On Behalf of | Sep 18, 2020 | Criminal Law | 0 comments

People in Pennsylvania may hear those accused of violent crimes argue that they only acted in self-defense and immediately dismiss such claims. This likely comes from the assumption that a reasonable person should always be able to avoid a situation devolving into a physical alteraction (and if it does, that both involved are at fault). Yet even those skeptics have to admit that there are situations where responding to a threat with force may seem likely the only viable option.

The question then becomes whether state law also shares that same understanding. It indeed does, but only in certain situations.

Defining “the Castle Doctrine”

Most states’ self-defense laws typically draw from one of two different legal philosophies. One is the concept of “Stand Your Ground,” which basically states that one does not have to retreat from any situation in which they feel threatened. The other is “the Castle Doctrine.” Per the National Conference of State Legislatures, this principle relates to “Stand Your Ground,” with the major difference being that one can only react with force in defense of a dwelling in which they are legally entitled to be.

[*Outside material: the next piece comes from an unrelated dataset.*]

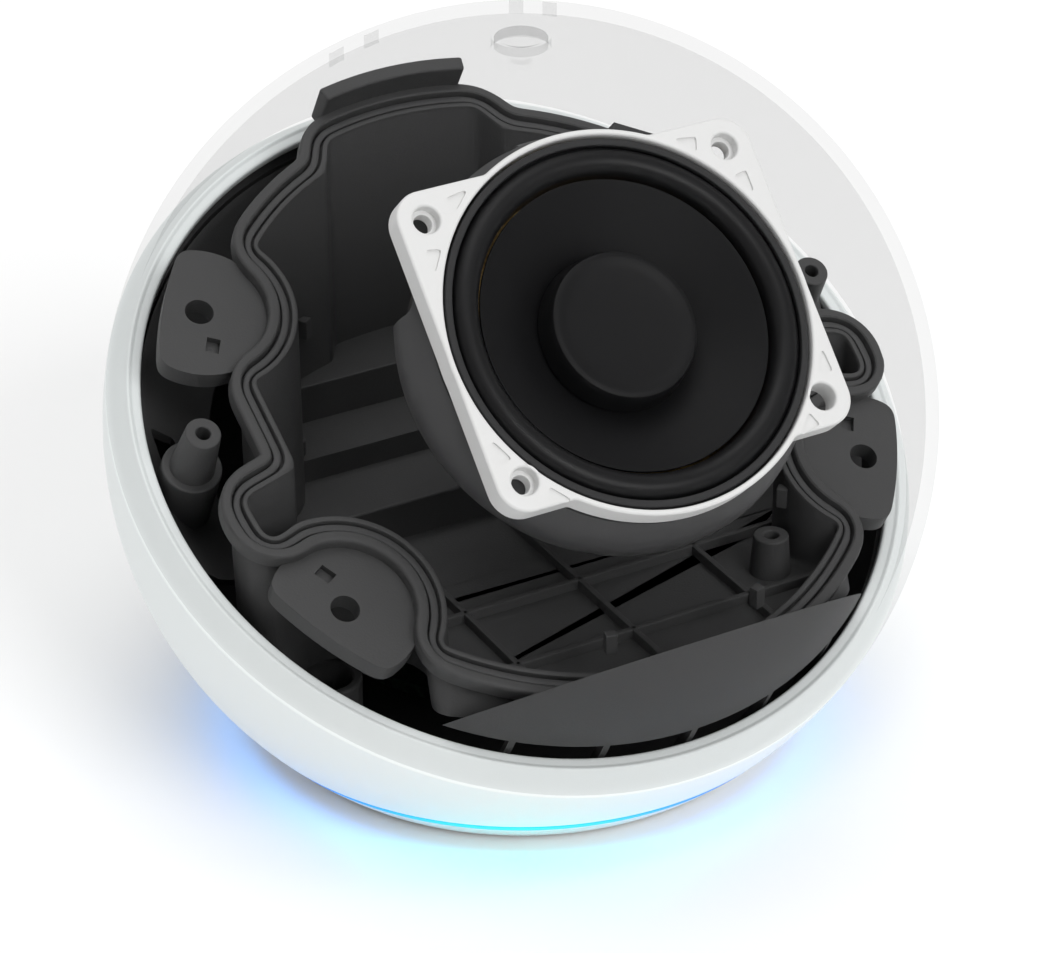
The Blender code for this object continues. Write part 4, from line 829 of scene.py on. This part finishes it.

The lawful use of force in Pennsylvania

A close review of Pennsylvania’s self-defense law shows that the state subscribes to the latter principle. Indeed, Section 505 of the state’s Crimes and Offenses Code says that the presumption of fear for the safety of one’s health and personal property (and, by extension, the lawful justification for the use of force) exists when another is unlawfully attempting to enter into (or forcefully remove another from) their residence or personal vehicle. The legal protections provided by this law does not exist, however, in situations where one acts against another who has a right to be in the dwelling, or against a peace officer attempting to perform their duties.